= Saint Martins, Barbados =

Village in Saint Philip Parish, Barbados

Saint Martins is a village in Saint Philip Parish in Barbados. It is a 5 minutes drive east of Sir Grantly Adams International Airports. Nearby villages include Rockhall, Gemswick, Foul Bay, and Kirtons.

==St. Martin's Church==

The most prominent historical building in the village is the whitewashed St. Martin's Anglican Church. The village is named after the church, which in turn is named for Martin of Tours, a Bishop in the late Roman Empire who was a popular saint in Western Christianity. As of 1846, St. Martin was a chapel of the established church of Barbados. In 1866, the incumbent was Henry Collymore. In 1891, it became an independent parish with its own vestry.

==Tourism==

Due to its proximity to the airport, this community is a popular destination hub for tourists from North America. There are many vacation rentals in the village, from simple apartment rentals to villas and resort hotels. There are also many restaurants and bars in the vicinity.

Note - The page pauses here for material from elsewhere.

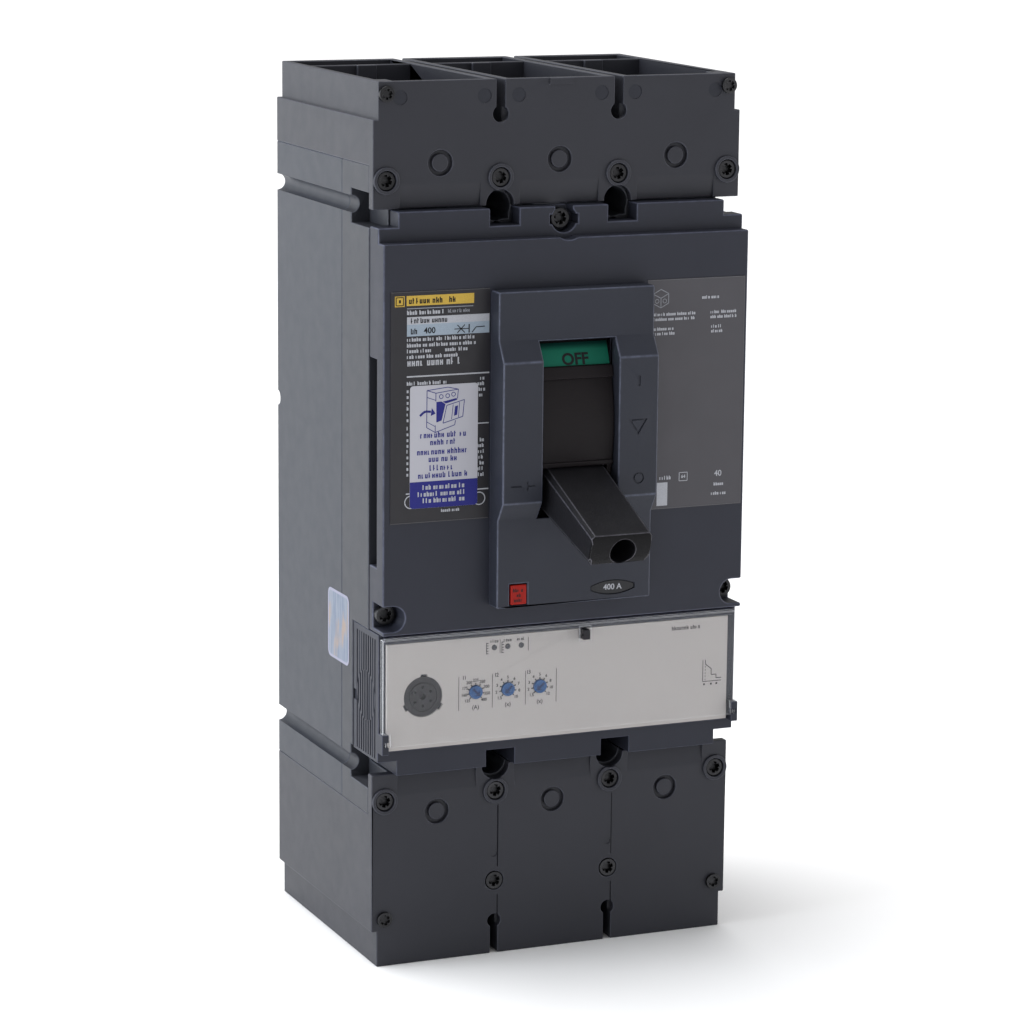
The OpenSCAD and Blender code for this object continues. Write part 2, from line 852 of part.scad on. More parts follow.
module upper_arc_chutes() {
    for (x = pole_x)
        arc_chute(x, [8, 39.5], [59, 80], 1);
}

module lower_arc_chutes() {
    for (x = pole_x)
        arc_chute(x, [29, 62], [-43, -13], -1);
}

module current_transformers() {
    z = [-80, -54];
    for (x = pole_x) {
        color("#2f3136")
            difference() {
                block([x - 18, x + 18], [8, 46], z);
                block([x - 11, x + 11], [20, 30.5], [z[0] - 1, z[1] + 1]);
            }
        color("#a5602c")
            for (side = [-1, 1])
                post_rod(x + side * 14, 25, 3, [z[1], z[1] + 3]);
    }
}

// A row of upright slots in the side of the trip unit
module vent_slots(start, slots, pitch) {
    for (i = [0:slots - 1])
        block([half_w - 1.6, half_w], [start + i * pitch, start + i * pitch + 1], [-93.6, -50.4]);
}

module trip_housing() {
    wide = [-half_w + 0.4, half_w - 0.4];
    front = trip_face_d - 1.2;
    fins = 9;
    fin_pitch = 2.2;
    disc_at = [92, -72.6];
    color(case_dark)
        difference() {
            union() {
                block(wide, [79.4, front], [-91, trip_top]);
                block(wide, [79.4, strip_d], [-strip_z, -90]);
                block([-tongue_w / 2, tongue_w / 2], [79.4, strip_d], [-tongue_z, -strip_z]);
                both_sides()
                    block([half_w - 3, half_w - 0.4], [front - 1, 108], [-91, -83.7]);
                block([-68, 68], [front - 1, trip_face_d + 0.3], [-51.5, trip_top - 0.6]);
            }
            block([-66, 66], [78, front - 2.6], [-88, trip_top - 3]);
            both_sides() {
                block([mount_x - 5.5, mount_x + 5.5], [78, strip_d + 1], [-tongue_z - 1, -94]);
                difference() {
                    vent_slots(82.7, fins, fin_pitch);
                    cross_rod(disc_at, 9.05, [half_w - 2, half_w + 1]);
                }
                intersection() {
                    vent_slots(82.7 + fin_pitch / 2, fins - 1, fin_pitch);
                    cross_rod(disc_at, 8.95, [half_w - 2, half_w + 1]);
                }
                block([half_w - 1, half_w + 1], [79, 82.6], [-76.6, -72.8]);
                cross_rod(window_hinge, 1.1, [half_w - 3.5, half_w - 1.2]);
            }
            depth_rod(socket_x, dial_z, socket_d / 2, [front - 4, front + 1]);
            for (i = [0:2])
                depth_rod(dial_x + i * dial_pitch, dial_z, 1.3, [front - 4, front + 1]);
            post_rod(plunger_x, plunger_d, 1.3, [trip_top - 5, trip_top + 1]);
        }
}

module trip_front_plate() {
    color("#b5b0aa")
        difference() {
            block([-plate_w / 2, plate_w / 2 - 0.8], [trip_face_d - 1.2, trip_face_d], plate_z);
            depth_rod(socket_x, dial_z, socket_d / 2, [100, 110]);
            for (turn = [0, 120, 240])
                translate([socket_x, -trip_face_d, dial_z])
                    rotate([0, turn + 2, 0])
                        translate([-1.2, -3, socket_d / 2 - 1])
                            cube([2.4, 6, 1.8]);
            for (i = [0:2]) {
                depth_rod(dial_x + i * dial_pitch, dial_z, dial_d / 2 + 0.1, [100, 110]);
                depth_rod(-26 + i * 5.2, -56, 1, [100, 110]);
            }
            block([seal_x - 1.4, seal_x + 1.4], [100, 110], [-55.4, -50]);
        }
}

module test_socket() {
    back = trip_face_d - 4;
    color("#26272b")
        difference() {
            depth_rod(socket_x, dial_z, socket_d / 2 - 0.05, [back, trip_face_d - 0.4]);
            difference() {
                depth_rod(socket_x, dial_z, 5.4, [trip_face_d - 0.9, trip_face_d]);
                depth_rod(socket_x, dial_z, 4.9, [trip_face_d - 1, trip_face_d]);
            }
            depth_rod(socket_x, dial_z, 1.1, [back + 1, trip_face_d]);
            for (turn = [30:60:330])
                translate([socket_x + 3.4 * cos(turn), 0, dial_z + 3.4 * sin(turn)])
                    depth_rod(0, 0, 0.5, [back + 1, trip_face_d]);
        }
}

module status_lamps() {
    color("#3c3e42")
        for (i = [0:2])
            depth_rod(-26 + i * 5.2, -56, 0.95, [trip_face_d - 1.2, trip_face_d + 0.15]);
}

// A setting dial with an arrow slot, turned to its setting
module dial(i, setting) {
    x = dial_x + i * dial_pitch;
    color("#3f7fc4")
        difference() {
            union() {
                depth_rod(x, dial_z, dial_d / 2, [trip_face_d - 1, trip_face_d + 0.9]);
                depth_rod(x, dial_z, 1.2, [trip_face_d - 4, trip_face_d - 0.9]);
            }
            translate([x, -trip_face_d - 0.6, dial_z])
                rotate([90, 0, 0])
                    linear_extrude(1)
                        rotate([0, 0, -setting]) {
                            translate([-0.35, -1.8])
                                square([0.7, 2.9]);
                            polygon([[-1, 0.8], [1, 0.8], [0, 2]]);
                        }
        }
}

module pickup_dial() {
    dial(0, 135);
}

module delay_dial() {
    dial(1, 225);
}

module instantaneous_dial() {
    dial(2, 228);
}

// The clear window over the settings, hinged at its lower edge
module trip_window() {
    wall = 1.2;
    side = half_w - 0.4;
    color("#dfe6ec", 0.35)
        difference() {
            union() {
                difference() {
                    block([-side, side], [trip_face_d + 0.5, 108.4], [-83.5, -49.3]);
                    block([-side + wall, side - wall], [trip_face_d - 1, 108.4 - wall], [-84, -49.3 - wall]);
                }
                block([-66.8, 66.8], [108.4 - wall - 0.1, 108.4], [-88.2, -83]);
                both_sides()
                    cross_rod(window_hinge, 1.05, [65.5, 68.4]);
            }
            block([seal_x - 1.9, seal_x + 1.9], [105, 110], [-56, -50.6]);
        }
}

module seal_post() {
    color("#33363d")
        difference() {
            block([seal_x - 1.3, seal_x + 1.3], [trip_face_d - 1.2, 109.3], [-55.2, -51.6]);
            cross_rod([108.5, -53.4], 0.5, [seal_x - 2, seal_x + 2]);
        }
}

module circuit_board() {
    color("#1f5c3a")
        block([-62, 62], [97, 98.6], [-86, -54]);
    color("#26272b") {
        block([24, 40], [94.5, 97], [-80, -64]);
        for (i = [0:3])
            block([-56 + i * 14, -48 + i * 14], [95, 97], [-62, -57]);
    }
}

module trip_solenoid() {
    color("#b0a58c")
        difference() {
            union() {
                post_rod(plunger_x, plunger_d, 6, [-82, -54]);
                block([plunger_x - 8, plunger_x + 8], [plunger_d - 6.5, plunger_d + 6.5], [-84, -82]);
            }
            post_rod(plunger_x, plunger_d, 1.2, [-76, -53]);
        }
}

module solenoid_plunger() {
    color("#c3c5c8")
        post_rod(plunger_x, plunger_d, 1.1, [-74, -30.5]);
}

module trip_bar() {
    color("#c8b46a") {
        cross_rod(trip_bar_at, 2, [-25, 20]);
        block([button_x - 2, button_x + 2], [trip_bar_at[0] - 0.7, trip_bar_at[0] + 0.5], [-38, -25]);
        block([17.7, 19.6], [plunger_d - 3, trip_bar_at[0]], [-26, -24]);
    }
}

module trip_button() {
    w = button_size[0] / 2;
    h = button_size[1] / 2;
    color("#c23a2e") {
        block([button_x - w, button_x + w], [esc_d - 4, esc_d + 0.2], [button_z - h, button_z + h]);
        depth_rod(button_x, button_z, 1.9, [104.1, esc_d - 3]);
    }
}

// The return spring around the button's stem
module trip_button_spring() {
    color("#8d9094")
        difference() {
            depth_rod(button_x, button_z, 2.9, [face_d, esc_d - 4]);
            depth_rod(button_x, button_z, 2.1, [face_d - 1, esc_d]);
        }
}

rear_base();
middle_casing();
front_cover();
escutcheon();
upper_lug_cover();
lower_lug_cover();
upper_cover_screws();
lower_cover_screws();
front_cover_screws();
case_screws();
rating_label();
wiring_label();
instruction_sticker();
inspection_sticker();
rating_badge();
handle();
handle_shutter();
off_flag();
handle_yoke();
mechanism_plates();
mechanism_pins();
cradle();
upper_links();
lower_links();
main_springs();
contact_rotor();
rotor_pins();
contact_bridges();
line_bars();
load_bars();
line_lugs();
load_lugs();
lug_screws();
upper_arc_chutes();
lower_arc_chutes();
current_transformers();
trip_housing();
trip_front_plate();
test_socket();
status_lamps();
pickup_dial();
delay_dial();
instantaneous_dial();
trip_window();
seal_post();
circuit_board();
trip_solenoid();
solenoid_plunger();
trip_bar();
trip_button();
trip_button_spring();
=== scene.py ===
import json
import math
import random

import bmesh
import bpy
from mathutils import Matrix, Vector


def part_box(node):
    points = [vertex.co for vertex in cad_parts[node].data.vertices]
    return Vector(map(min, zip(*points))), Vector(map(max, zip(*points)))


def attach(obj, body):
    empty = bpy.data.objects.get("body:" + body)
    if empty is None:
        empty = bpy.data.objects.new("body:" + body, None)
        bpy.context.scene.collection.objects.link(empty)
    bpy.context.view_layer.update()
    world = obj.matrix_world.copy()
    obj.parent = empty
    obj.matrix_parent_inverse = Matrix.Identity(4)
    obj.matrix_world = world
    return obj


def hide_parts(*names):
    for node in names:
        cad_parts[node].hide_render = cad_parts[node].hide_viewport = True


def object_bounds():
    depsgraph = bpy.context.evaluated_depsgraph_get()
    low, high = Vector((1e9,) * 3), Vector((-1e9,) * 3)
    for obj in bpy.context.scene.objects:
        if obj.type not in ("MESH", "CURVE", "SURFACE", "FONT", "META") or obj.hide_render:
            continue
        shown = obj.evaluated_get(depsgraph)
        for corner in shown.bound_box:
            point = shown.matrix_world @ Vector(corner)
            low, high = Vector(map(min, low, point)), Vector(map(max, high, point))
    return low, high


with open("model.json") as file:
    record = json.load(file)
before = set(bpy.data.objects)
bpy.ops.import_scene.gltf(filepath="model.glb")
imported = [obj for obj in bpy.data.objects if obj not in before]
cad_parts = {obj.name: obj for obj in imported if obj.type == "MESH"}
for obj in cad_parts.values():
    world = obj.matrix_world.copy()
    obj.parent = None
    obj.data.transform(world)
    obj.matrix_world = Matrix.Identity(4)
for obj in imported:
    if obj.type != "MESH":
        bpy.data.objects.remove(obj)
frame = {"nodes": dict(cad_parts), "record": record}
cad_low, cad_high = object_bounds()
MM = 0.001


def at(x, depth, z):
    """A point from millimetres: X, depth towards the front, Z."""
    return Vector((x, -depth, z)) * MM


def span(node):
    """A node's X, depth and Z ranges in millimetres."""
    low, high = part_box(node)
    return ((low.x / MM, high.x / MM), (-high.y / MM, -low.y / MM), (low.z / MM, high.z / MM))


# ---------------------------------------------------------------- camera, light and floor

# The photo's viewpoint, in metres and degrees
CAMERA_PLACE = Vector((-0.5174, -1.2710, 0.2447))
AZIMUTH, ELEVATION, ROLL = (math.radians(a) for a in (-23.12, 11.25, 0.547))
FLOOR_REACH = 14


def make_camera():
    back = Vector((
        math.sin(AZIMUTH) * math.cos(ELEVATION),
        -math.cos(AZIMUTH) * math.cos(ELEVATION),
        math.sin(ELEVATION),
    ))
    level = Vector((math.cos(AZIMUTH), math.sin(AZIMUTH), 0))
    rise = back.cross(level)
    right = math.cos(ROLL) * level + math.sin(ROLL) * rise
    up = math.cos(ROLL) * rise - math.sin(ROLL) * level
    data = bpy.data.cameras.new("camera")
    data.lens = 128.75
    data.sensor_width = 36
    data.clip_start = 0.05
    data.clip_end = 60
    camera = bpy.data.objects.new("camera", data)
    camera.matrix_world = Matrix.Translation(CAMERA_PLACE) @ Matrix((
        (right.x, up.x, back.x, 0),
        (right.y, up.y, back.y, 0),
        (right.z, up.z, back.z, 0),
        (0, 0, 0, 1),
    ))
    bpy.context.scene.collection.objects.link(camera)
    bpy.context.scene.camera = camera


def soft_light(name, place, aim, size, power, tint=(1, 1, 1)):
    data = bpy.data.lights.new(name, "AREA")
    data.shape = "RECTANGLE"
    data.size, data.size_y = size
    data.energy = power
    data.color = tint
    light = bpy.data.objects.new(name, data)
    light.location = place
    light.rotation_euler = (Vector(aim) - Vector(place)).to_track_quat("-Z", "Y").to_euler()
    light.visible_camera = False
    bpy.context.scene.collection.objects.link(light)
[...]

Condé Nast Traveller rated "Barbados is the best island to go to in the Caribbean for families, and there’s everything from larger, more affordable resorts to smaller boutique offerings."

Nearby attractions, all a ten-minute drive from the village, and within the southwestern half of Saint Philip Parish, include the 1660 Sunbury Plantation House, Foursquare Rum Distillery, and the beaches at Foul Bay and Crane Beach.